Thomas L. McDonald writes about technology, theology, history, games, and shiny things. Details of his rather uneventful life as a professional writer and magazine editor can be found in the About tab.

  • victor

    “THIS is for getting on my BAD side. YOUR next, John Connor!”

    Unfortunately, this is nothing new. As long as parents keep giving their kids access to age-inapporpriate media, there will continue to be a demand for toy tie-ins.

  • victor

    Er, but putting myself in the midset of an 8-year-old watching that commercial back in 1991 I can see how it’d create demand for that 8-year-old to want to see the violent rated-R movie that wouldn’t have been there before… So I don’t blame the parents in this case, but Fox or whomever for licensing the property to a toy company. It’s totally irresponsible.

  • Jakeithus

    Hey, I had those toys back in 1991! At the time it never occurred to me to want to go see the movie, and my parents would have never taken me even if I did. But I agree, it’s completely irresponsible.

    What will always stick in my mind is the mom with her 9 year old kid sitting ahead of me at the opening night showing of the Watchmen. I’ve always wondered what was going through her mind, whether she didn’t care about the rape, violence and numerous blue wangs, or whether it was all a huge mistake, but if so, why they didn’t walk out when it became apparent this is not a comic book movie for kids.

  • victor

    I don’t want to speculate on what is going on in someone else’s mind, but my guess would be that it was her weekend with her son, she’d promised him The Watchmen, she didn’t want to be seen as the “un-cool” parent, and all that combined with a heapin’ helpin’ of guilt was probably enough to keep here there and expose her children to that (a movie I won’t even myself see).

  • Jakeithus

    You’re very likely correct about not wanting to appear un-cool by saying no to her son. I feel for parents put in that situation partly because of age inappropriate marketing, and I’m not looking forward to that part of parenting myself.

  • victor

    Nah — it’s really nothing to worry about, parenting wise. Learn how to say “no” early on and you’ll be all set. Also — stick to just Nintendo consoles. If you raise your children as Nintendo fanboys (and girls) from birth, they’ll never look at an Xbox with anything but contempt.

  • Jakeithus

    Wouldn’t say I’m worried about it, just thinking it won’t be the most “fun” part of parenting. It certainly beats the alternative however.

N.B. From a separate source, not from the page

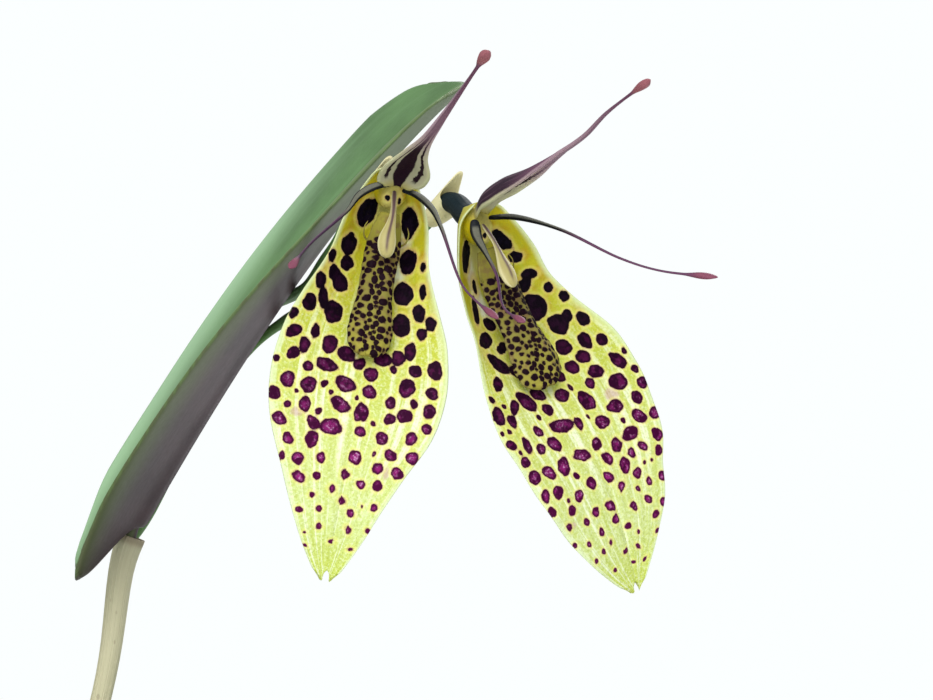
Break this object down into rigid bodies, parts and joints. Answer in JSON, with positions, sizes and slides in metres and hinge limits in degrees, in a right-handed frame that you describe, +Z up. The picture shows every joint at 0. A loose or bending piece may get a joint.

    I’m a bit of an Xbox fan myself, but at least while my kids are younger we will most likely be a Nintendo house. I’ll just have to give up Xbox exclusives for a while (pretty much only Halo these days) and stick to my PC.

  • Kristen inDallas

    slightly related – the other night on hulu or FB or somewhere, I came across a video ad for Grand Theft Auto 5. One of the main characters was driving around in a tow truck that looked EXACTLY like disney’s Tow-Mater (minus the face). It’s not like brown trucks from that era or style are exactly common on the current streets of LA. So this wasn’t just 5 year olds are playing our game anyway, so let’s make toys… but more of a let’s make a substantial portion of our ad look as though it might be part of a 5-year olds favorite movie.